Dear Michaël
Bayesian model comparison is based on an approximation of the log model evidence - i.e. the log of the probability of having observed your data, given your model: log p(y|m). The approximation used is the free energy, which can be decomposed into two terms: accuracy - complexity. The explained variance corresponds to the accuracy. The complexity is based on how far the parameters have moved from their priors (a distance measure called the KL divergence).
Bayesian Model Selection, therefore, does not try to find the model with the best explained variance. Instead, it is used to find the model with the optimal tradeoff between accuracy and complexity. It is perfectly possible, therefore, that models with higher explained variance do not do well in the BMS, because the complexity cost was not worth the extra explained variance.
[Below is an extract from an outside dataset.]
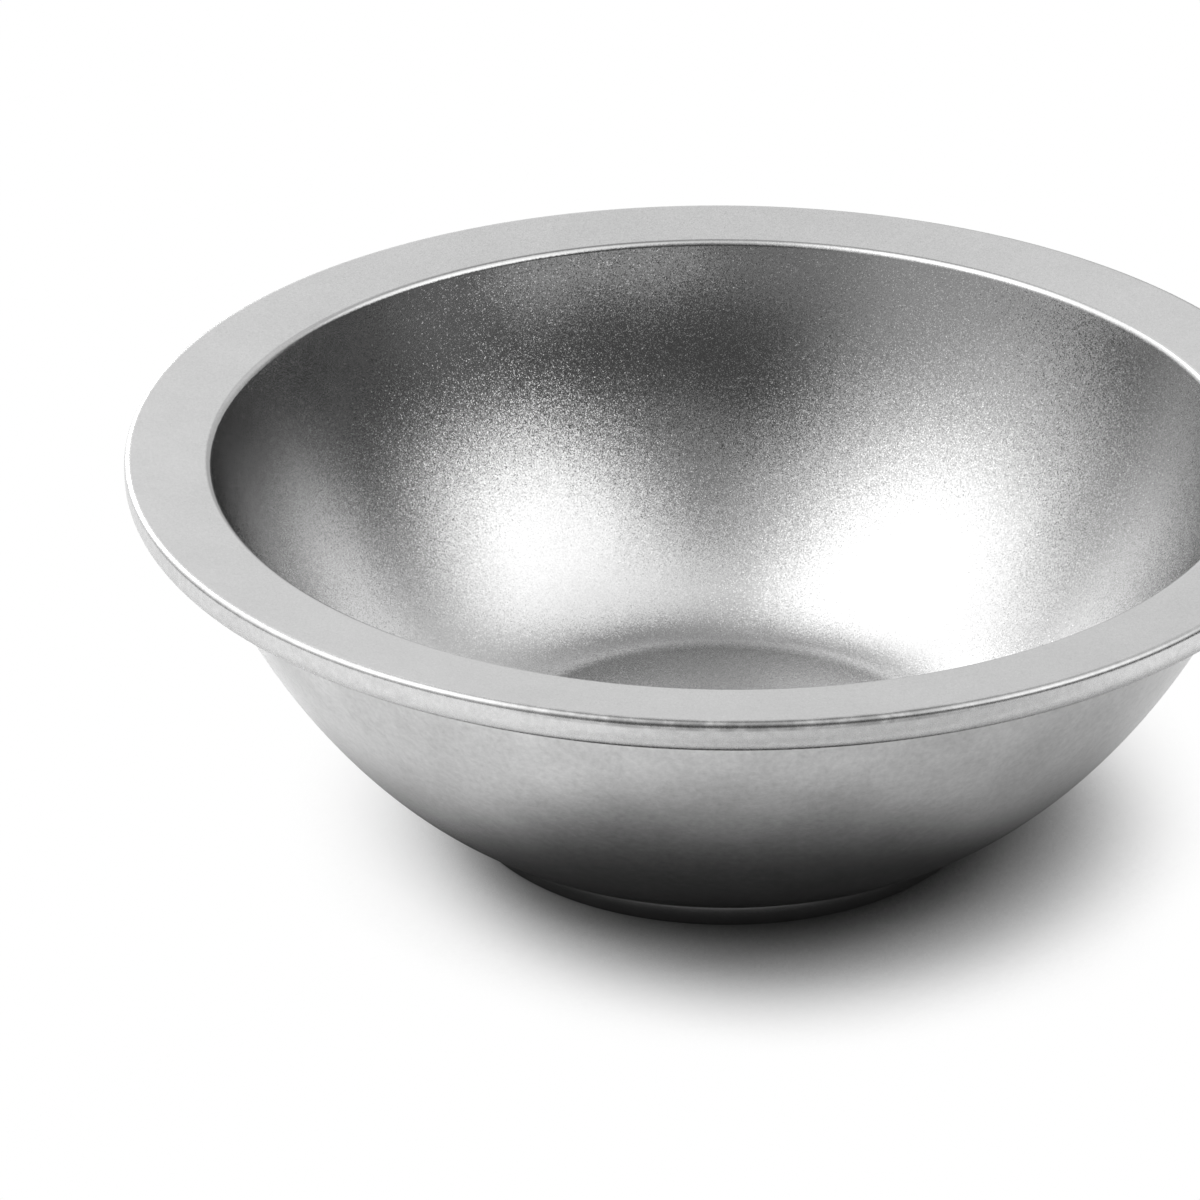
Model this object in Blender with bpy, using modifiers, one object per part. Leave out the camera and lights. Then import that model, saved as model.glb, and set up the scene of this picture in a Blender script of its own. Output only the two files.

As for whether 10% explained variance is too low... You could have a useful model that only explains a little variance. E.g. with a sparse, event-related design where much of the timeseries is noise. However, personally, I prefer to have a model which explains most of the variance - especially given how much cleaning up is done on the fMRI timeseries before entering DCM (PCA across voxels, removal of nuisance regressors).
Best
Peter
-----Original Message-----
From: Mouthon Michaël [mailto:[log in to unmask]]
Sent: 05 June 2017 09:28
To: [log in to unmask]; Zeidman, Peter <[log in to unmask]>
Cc: Mouthon Michaël <[log in to unmask]>
Subject: {SPAM?} DCM : opposite result between variance explained and BMS
Dear Peter,
I would like to understand something.
I specify several DCM models (on a population of 19 subjects). Then I tested the best model with a Bayesian Model selection RFX inference method.
For data quality check, I have also look at the variance explained by the model using the code 'spm_dcm_fmri_check(DCM)' across my models and subjects.
I am surprise because both methods give opposite result. The best model for BMS method has usually a very low variance explained (below 10%) while several other models have a much better explained variance (above 10%).
Can you explain me why it happen ?
I would like to make comparison between connection weight of the A matrix between experimental conditions. Does it make sense to do it with my best BMS model although the variance explain is very low ?
Thank you very much in advance.
Ps. models which modulates connectivity had usually a better variance explain as modulation on the VOIs according 'spm_dcm_fmri_check(DCM)'. I don't know if this result is related to this fact.